§ Short exercise
Quote only the lines from the top of the listing below down to and including the line with "count: how many points.".

§ Material

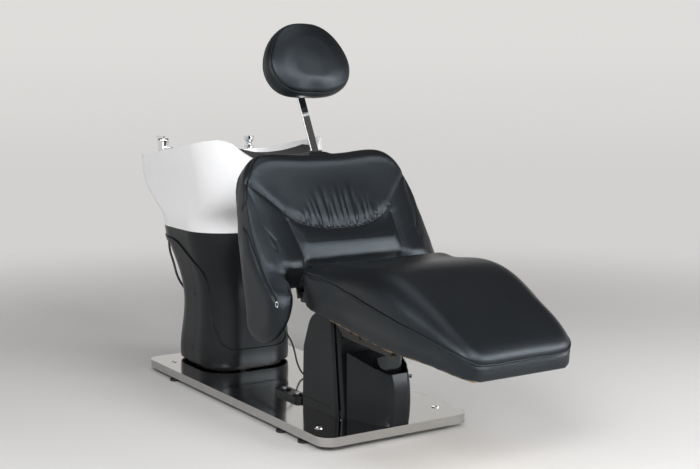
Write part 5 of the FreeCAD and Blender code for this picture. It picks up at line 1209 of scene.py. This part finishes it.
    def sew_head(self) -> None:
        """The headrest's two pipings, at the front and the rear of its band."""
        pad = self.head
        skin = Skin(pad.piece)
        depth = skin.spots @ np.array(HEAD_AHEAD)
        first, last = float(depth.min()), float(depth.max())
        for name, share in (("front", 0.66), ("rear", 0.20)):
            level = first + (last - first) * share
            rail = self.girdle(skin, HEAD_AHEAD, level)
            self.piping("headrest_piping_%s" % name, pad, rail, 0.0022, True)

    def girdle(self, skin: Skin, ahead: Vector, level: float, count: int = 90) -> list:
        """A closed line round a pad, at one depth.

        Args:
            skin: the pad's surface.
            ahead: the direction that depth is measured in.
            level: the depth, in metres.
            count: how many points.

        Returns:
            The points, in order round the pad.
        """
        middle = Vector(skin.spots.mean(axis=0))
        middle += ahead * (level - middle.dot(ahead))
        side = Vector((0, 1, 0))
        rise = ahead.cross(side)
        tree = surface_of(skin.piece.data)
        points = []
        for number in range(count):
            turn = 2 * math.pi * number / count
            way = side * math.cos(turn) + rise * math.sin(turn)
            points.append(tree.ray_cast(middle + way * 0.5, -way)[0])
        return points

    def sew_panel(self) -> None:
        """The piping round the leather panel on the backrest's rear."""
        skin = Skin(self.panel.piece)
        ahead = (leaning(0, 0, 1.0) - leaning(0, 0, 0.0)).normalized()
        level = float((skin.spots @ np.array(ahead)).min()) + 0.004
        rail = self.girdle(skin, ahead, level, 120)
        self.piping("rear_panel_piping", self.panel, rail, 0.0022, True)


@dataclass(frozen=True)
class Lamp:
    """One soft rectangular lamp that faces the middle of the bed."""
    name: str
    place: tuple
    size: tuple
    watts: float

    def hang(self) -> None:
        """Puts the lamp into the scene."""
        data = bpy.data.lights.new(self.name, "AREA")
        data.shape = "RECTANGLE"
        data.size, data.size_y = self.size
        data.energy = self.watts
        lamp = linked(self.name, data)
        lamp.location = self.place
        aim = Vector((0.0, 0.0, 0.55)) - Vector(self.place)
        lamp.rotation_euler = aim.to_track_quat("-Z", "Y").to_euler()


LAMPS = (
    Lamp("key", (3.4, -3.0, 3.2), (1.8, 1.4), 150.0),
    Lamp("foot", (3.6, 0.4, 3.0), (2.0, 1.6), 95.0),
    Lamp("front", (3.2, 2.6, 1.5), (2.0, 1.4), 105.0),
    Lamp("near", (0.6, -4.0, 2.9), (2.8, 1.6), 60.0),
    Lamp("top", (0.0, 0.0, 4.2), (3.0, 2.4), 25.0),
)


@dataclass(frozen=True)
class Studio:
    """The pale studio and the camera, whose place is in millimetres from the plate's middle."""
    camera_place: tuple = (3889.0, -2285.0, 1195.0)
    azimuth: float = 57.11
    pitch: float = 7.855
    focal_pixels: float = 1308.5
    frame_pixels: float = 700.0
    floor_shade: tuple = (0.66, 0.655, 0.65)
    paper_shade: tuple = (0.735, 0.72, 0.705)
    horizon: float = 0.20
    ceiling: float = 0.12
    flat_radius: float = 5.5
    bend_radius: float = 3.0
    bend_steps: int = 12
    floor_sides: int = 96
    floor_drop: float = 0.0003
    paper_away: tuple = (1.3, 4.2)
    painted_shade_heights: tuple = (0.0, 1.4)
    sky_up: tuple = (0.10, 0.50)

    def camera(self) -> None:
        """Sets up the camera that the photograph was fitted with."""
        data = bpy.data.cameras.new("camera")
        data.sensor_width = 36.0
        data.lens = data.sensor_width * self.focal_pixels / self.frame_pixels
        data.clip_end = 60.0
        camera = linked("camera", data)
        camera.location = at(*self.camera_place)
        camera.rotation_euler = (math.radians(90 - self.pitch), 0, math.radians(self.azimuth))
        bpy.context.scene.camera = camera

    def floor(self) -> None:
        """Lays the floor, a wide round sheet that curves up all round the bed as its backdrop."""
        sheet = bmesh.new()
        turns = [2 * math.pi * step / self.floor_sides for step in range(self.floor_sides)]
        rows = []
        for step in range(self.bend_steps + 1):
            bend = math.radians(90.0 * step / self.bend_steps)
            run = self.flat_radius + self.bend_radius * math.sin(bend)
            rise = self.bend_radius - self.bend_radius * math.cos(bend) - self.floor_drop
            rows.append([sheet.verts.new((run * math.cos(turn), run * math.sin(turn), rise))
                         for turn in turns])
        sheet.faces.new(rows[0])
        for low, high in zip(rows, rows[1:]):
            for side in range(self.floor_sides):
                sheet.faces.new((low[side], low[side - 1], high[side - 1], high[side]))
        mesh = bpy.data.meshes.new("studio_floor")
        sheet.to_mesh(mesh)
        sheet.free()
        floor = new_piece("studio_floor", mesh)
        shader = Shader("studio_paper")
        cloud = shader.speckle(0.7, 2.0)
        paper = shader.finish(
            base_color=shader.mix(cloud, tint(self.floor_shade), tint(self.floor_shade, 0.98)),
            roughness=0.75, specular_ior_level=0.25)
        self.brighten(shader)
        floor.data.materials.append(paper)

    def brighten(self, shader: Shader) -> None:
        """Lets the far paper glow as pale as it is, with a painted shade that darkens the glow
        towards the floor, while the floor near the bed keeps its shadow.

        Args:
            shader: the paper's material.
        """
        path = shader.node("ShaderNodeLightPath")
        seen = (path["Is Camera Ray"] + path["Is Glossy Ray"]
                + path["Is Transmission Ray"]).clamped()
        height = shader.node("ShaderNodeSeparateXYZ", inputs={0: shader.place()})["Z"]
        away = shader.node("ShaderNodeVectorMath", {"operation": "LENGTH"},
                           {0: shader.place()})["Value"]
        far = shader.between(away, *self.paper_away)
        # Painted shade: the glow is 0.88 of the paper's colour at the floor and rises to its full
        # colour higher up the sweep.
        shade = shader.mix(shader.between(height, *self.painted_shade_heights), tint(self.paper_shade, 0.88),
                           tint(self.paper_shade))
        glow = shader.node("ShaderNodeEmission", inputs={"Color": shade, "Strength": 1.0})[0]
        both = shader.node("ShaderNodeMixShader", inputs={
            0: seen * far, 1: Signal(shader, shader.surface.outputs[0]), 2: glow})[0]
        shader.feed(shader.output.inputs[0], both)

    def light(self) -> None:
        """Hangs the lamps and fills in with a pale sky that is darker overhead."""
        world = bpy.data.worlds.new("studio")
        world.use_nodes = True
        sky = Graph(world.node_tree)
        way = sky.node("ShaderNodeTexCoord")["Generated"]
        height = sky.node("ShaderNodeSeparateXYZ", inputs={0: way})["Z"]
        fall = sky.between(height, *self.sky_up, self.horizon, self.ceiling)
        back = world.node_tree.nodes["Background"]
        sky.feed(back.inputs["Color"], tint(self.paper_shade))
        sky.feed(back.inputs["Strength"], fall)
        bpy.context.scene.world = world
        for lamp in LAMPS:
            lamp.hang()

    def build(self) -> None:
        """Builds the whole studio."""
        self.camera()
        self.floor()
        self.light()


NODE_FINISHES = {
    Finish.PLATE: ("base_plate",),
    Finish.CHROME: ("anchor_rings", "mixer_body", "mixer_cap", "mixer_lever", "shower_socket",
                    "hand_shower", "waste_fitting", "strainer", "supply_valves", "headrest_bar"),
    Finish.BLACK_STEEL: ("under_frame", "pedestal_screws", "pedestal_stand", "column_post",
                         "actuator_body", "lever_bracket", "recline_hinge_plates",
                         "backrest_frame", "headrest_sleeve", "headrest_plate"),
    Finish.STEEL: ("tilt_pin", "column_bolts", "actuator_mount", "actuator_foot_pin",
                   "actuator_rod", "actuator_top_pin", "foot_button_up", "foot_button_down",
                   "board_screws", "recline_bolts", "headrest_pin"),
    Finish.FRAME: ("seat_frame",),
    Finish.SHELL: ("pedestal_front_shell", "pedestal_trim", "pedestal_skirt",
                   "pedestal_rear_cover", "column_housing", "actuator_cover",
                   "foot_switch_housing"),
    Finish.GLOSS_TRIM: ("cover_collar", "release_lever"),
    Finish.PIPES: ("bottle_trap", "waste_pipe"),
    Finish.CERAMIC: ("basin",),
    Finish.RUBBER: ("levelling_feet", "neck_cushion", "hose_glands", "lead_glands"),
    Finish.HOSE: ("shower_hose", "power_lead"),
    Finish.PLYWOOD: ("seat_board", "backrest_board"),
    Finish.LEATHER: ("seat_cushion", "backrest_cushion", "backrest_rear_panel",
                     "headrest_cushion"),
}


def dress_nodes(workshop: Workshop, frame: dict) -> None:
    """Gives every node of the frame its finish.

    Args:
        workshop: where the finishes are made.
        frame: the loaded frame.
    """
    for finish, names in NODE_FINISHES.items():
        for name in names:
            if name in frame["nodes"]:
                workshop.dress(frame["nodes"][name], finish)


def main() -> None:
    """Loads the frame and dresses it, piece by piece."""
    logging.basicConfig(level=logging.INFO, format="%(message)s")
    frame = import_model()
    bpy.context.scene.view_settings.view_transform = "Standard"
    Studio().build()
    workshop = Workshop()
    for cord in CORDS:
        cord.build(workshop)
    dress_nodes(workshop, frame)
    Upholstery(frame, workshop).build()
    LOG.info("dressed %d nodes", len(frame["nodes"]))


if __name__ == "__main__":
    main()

§ Task answer
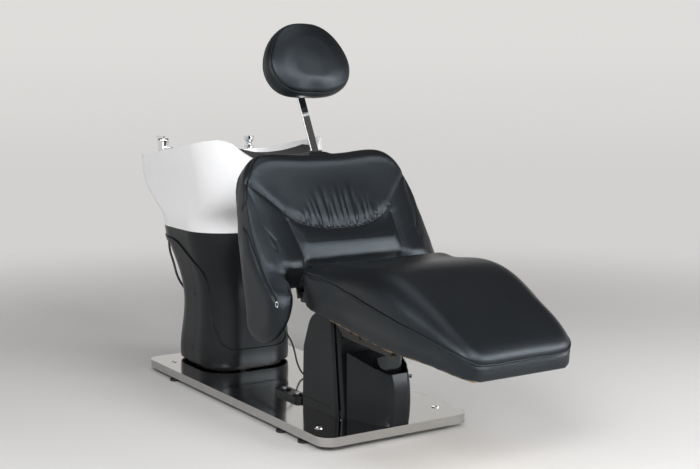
Write part 5 of the FreeCAD and Blender code for this picture. It picks up at line 1209 of scene.py. This part finishes it.
    def sew_head(self) -> None:
        """The headrest's two pipings, at the front and the rear of its band."""
        pad = self.head
        skin = Skin(pad.piece)
        depth = skin.spots @ np.array(HEAD_AHEAD)
        first, last = float(depth.min()), float(depth.max())
        for name, share in (("front", 0.66), ("rear", 0.20)):
            level = first + (last - first) * share
            rail = self.girdle(skin, HEAD_AHEAD, level)
            self.piping("headrest_piping_%s" % name, pad, rail, 0.0022, True)

    def girdle(self, skin: Skin, ahead: Vector, level: float, count: int = 90) -> list:
        """A closed line round a pad, at one depth.

        Args:
            skin: the pad's surface.
            ahead: the direction that depth is measured in.
            level: the depth, in metres.
            count: how many points.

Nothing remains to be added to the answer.